> **DATASET ROWS**:
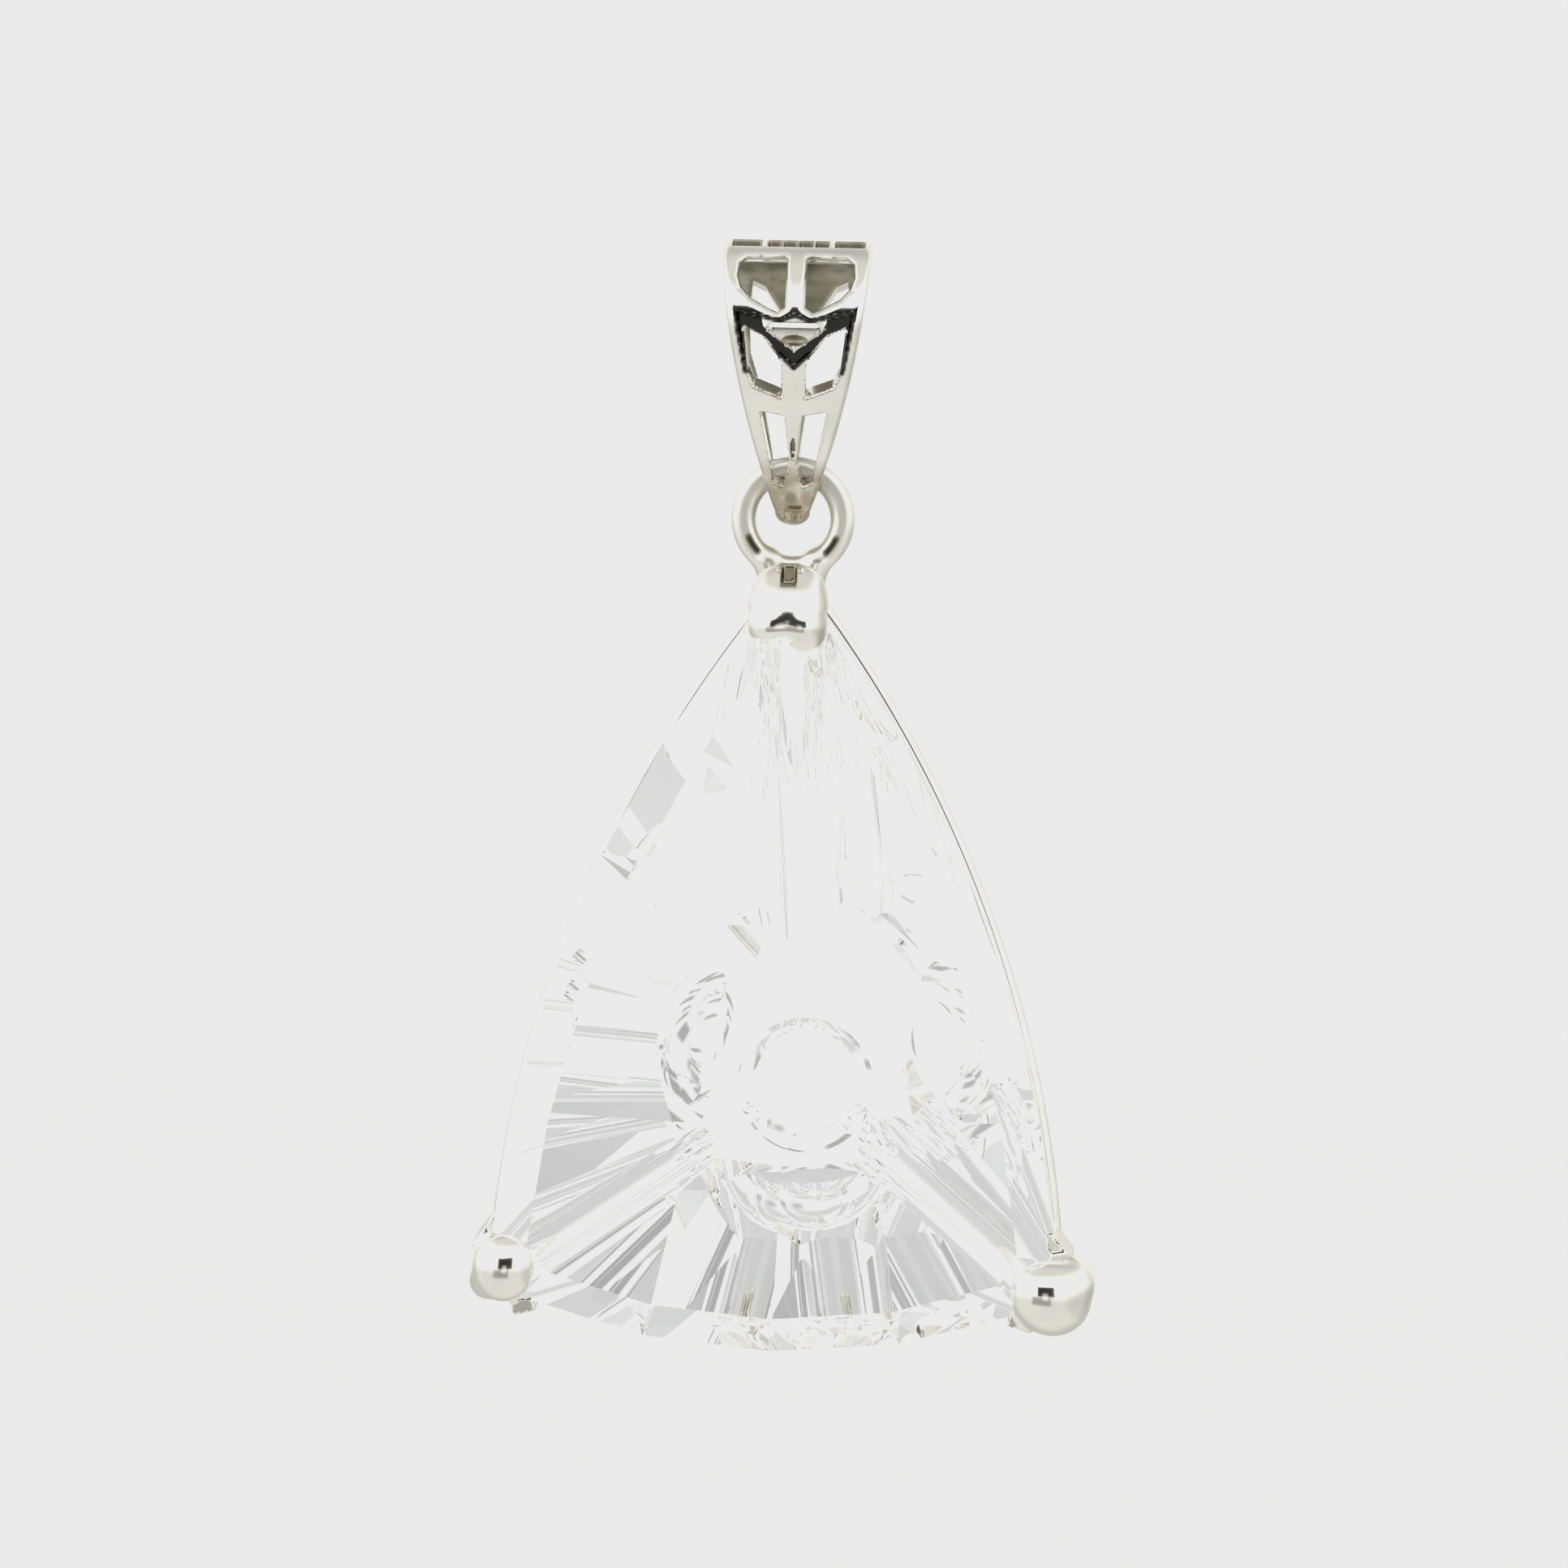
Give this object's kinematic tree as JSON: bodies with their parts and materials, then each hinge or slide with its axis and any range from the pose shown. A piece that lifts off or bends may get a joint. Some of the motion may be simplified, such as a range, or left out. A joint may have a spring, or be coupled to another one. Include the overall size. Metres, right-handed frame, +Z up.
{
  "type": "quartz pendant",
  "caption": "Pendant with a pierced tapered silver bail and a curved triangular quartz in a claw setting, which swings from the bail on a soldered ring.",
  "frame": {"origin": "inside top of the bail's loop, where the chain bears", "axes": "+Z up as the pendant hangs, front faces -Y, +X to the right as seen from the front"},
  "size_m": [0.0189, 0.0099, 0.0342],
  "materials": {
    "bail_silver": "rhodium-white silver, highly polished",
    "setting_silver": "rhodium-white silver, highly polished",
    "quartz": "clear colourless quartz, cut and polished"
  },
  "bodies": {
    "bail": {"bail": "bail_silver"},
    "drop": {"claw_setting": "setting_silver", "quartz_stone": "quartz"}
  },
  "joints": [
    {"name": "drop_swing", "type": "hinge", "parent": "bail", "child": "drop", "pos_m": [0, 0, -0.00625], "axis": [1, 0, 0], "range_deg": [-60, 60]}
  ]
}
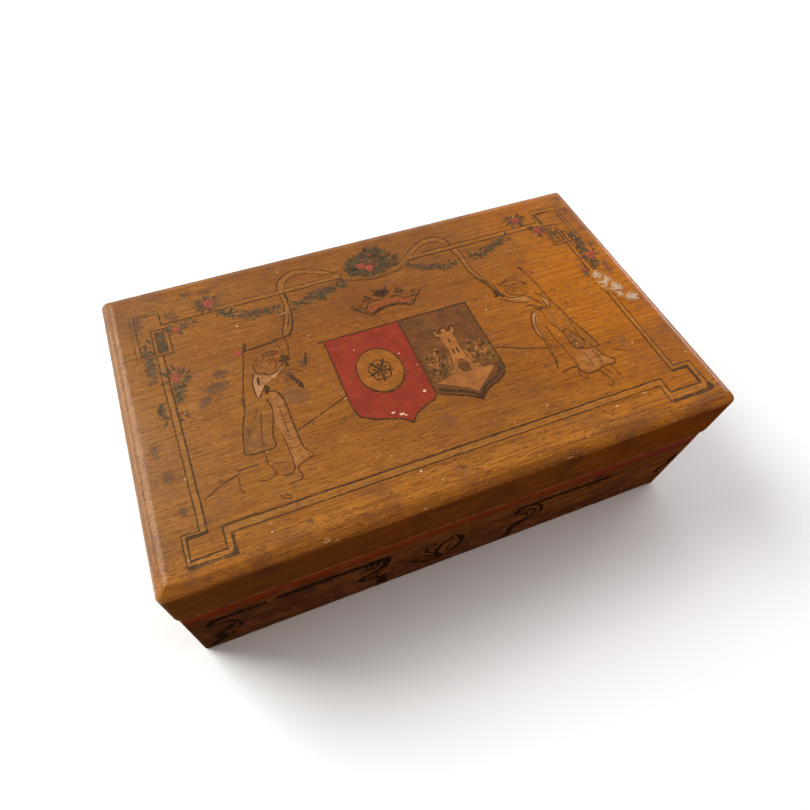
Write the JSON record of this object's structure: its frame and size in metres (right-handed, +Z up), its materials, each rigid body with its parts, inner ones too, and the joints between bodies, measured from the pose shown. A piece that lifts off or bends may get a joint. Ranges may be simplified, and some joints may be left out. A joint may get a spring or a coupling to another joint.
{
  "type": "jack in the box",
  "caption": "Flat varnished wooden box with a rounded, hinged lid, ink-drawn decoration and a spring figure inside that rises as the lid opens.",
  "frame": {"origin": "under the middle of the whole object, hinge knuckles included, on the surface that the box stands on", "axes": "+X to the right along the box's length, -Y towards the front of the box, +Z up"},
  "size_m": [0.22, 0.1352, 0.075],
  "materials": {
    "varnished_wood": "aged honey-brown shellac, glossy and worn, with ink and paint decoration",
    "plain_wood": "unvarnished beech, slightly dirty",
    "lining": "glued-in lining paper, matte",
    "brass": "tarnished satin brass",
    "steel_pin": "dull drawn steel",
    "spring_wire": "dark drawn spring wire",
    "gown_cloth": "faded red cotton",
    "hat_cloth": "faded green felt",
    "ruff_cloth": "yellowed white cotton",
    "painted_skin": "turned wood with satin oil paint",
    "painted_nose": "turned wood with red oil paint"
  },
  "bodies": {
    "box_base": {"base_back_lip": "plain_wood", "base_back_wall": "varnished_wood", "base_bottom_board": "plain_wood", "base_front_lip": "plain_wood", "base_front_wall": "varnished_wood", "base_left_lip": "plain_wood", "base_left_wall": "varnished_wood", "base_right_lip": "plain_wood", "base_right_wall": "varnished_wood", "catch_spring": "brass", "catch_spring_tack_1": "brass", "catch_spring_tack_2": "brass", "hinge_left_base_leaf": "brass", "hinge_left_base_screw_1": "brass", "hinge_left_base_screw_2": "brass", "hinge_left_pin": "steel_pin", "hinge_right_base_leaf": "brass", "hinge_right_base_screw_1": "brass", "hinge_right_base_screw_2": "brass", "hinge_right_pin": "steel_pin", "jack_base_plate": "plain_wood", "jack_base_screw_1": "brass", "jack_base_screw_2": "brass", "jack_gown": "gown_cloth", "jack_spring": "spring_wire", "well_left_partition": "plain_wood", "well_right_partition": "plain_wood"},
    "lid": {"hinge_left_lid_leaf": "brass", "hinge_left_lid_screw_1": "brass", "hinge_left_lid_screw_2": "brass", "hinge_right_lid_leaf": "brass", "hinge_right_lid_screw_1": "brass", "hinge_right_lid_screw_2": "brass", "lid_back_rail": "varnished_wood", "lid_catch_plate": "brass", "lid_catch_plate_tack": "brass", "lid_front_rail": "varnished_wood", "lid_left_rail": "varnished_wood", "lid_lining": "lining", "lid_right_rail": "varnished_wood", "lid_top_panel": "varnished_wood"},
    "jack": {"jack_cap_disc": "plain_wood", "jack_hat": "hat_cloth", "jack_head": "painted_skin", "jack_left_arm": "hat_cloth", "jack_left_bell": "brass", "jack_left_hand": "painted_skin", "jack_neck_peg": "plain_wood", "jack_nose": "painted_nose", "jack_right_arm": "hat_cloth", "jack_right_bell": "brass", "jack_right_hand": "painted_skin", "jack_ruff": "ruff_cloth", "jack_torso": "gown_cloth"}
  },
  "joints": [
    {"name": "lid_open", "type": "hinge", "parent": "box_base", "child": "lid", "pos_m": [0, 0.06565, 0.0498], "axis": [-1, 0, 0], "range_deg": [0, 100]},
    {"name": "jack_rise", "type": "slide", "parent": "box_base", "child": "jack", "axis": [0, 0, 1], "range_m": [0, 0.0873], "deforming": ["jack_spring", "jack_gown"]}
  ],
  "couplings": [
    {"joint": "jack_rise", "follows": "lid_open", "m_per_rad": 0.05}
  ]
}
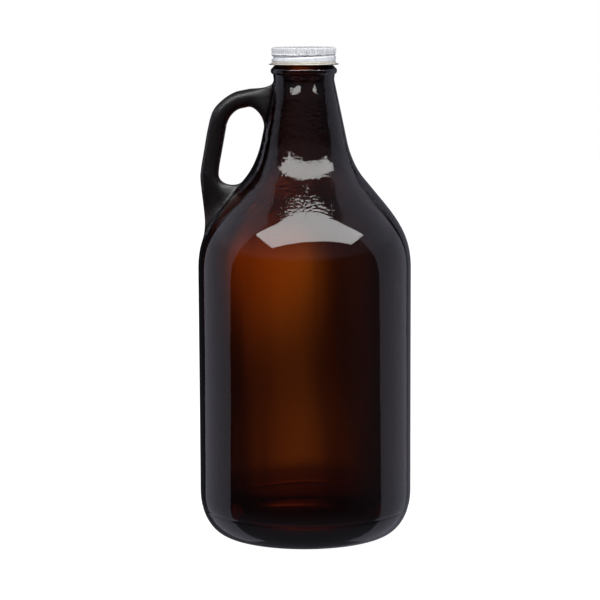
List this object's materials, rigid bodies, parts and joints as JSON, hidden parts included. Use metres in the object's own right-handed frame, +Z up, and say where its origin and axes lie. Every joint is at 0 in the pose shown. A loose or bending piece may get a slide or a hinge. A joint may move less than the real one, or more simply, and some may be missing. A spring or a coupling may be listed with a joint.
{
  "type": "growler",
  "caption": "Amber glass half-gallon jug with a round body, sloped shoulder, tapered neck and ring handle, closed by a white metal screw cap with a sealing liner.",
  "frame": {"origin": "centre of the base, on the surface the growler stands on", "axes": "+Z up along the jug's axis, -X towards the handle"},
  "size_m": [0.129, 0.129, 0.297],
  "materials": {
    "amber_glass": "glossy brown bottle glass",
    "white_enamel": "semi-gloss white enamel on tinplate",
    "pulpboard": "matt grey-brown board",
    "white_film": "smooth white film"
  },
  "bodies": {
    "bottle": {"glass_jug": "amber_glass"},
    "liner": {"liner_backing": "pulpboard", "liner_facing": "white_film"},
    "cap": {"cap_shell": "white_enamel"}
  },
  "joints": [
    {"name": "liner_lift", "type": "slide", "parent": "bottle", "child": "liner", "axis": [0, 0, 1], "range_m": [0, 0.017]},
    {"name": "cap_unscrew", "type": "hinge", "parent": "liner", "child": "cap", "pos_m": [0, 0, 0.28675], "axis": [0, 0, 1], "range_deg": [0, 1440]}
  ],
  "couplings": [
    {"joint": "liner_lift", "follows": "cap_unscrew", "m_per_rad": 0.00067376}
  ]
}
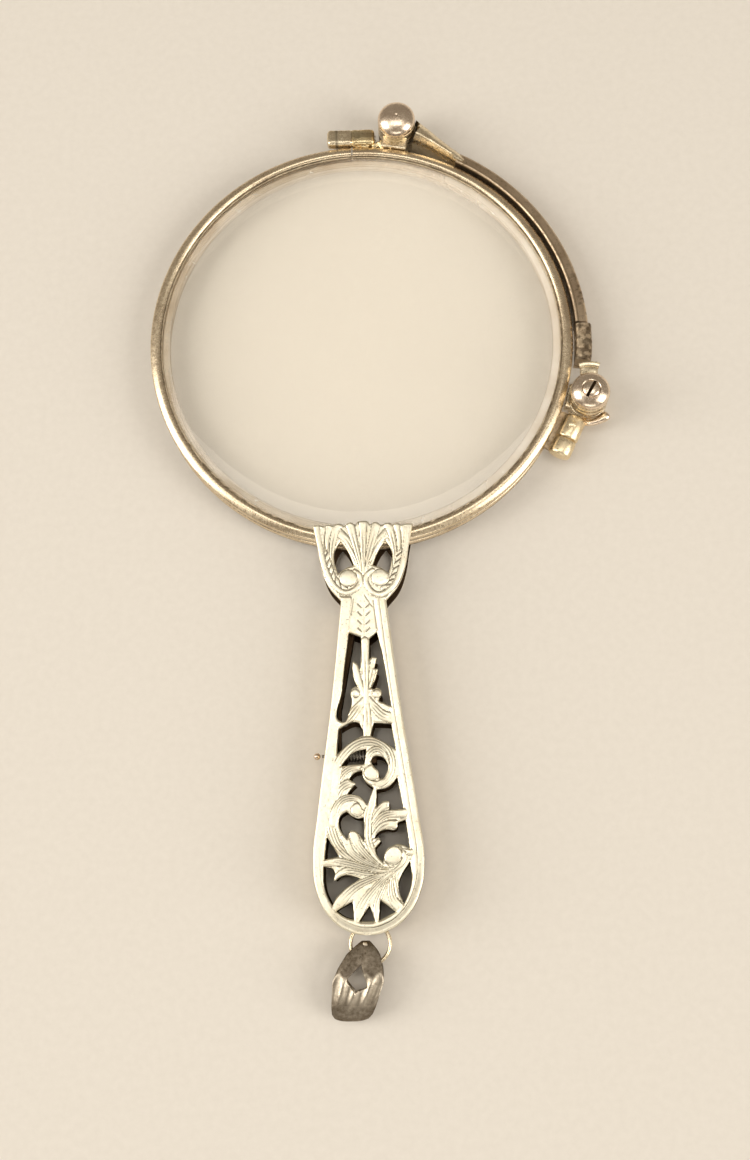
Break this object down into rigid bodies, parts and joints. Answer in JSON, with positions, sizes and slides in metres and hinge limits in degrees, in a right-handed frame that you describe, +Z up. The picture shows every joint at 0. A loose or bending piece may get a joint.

> **WHAT NEEDS TO BE DONE**: Select all lines in the listing that include the word "lifts".

> **OUTPUT OF THE EXERCISE**:
Give this object's kinematic tree as JSON: bodies with their parts and materials, then each hinge or slide with its axis and any range from the pose shown. A piece that lifts off or bends may get a joint. Some of the motion may be simplified, such as a range, or left out. A joint may have a spring, or be coupled to another one. Include the overall size. Metres, right-handed frame, +Z up.
Write the JSON record of this object's structure: its frame and size in metres (right-handed, +Z up), its materials, each rigid body with its parts, inner ones too, and the joints between bodies, measured from the pose shown. A piece that lifts off or bends may get a joint. Ranges may be simplified, and some joints may be left out. A joint may get a spring or a coupling to another joint.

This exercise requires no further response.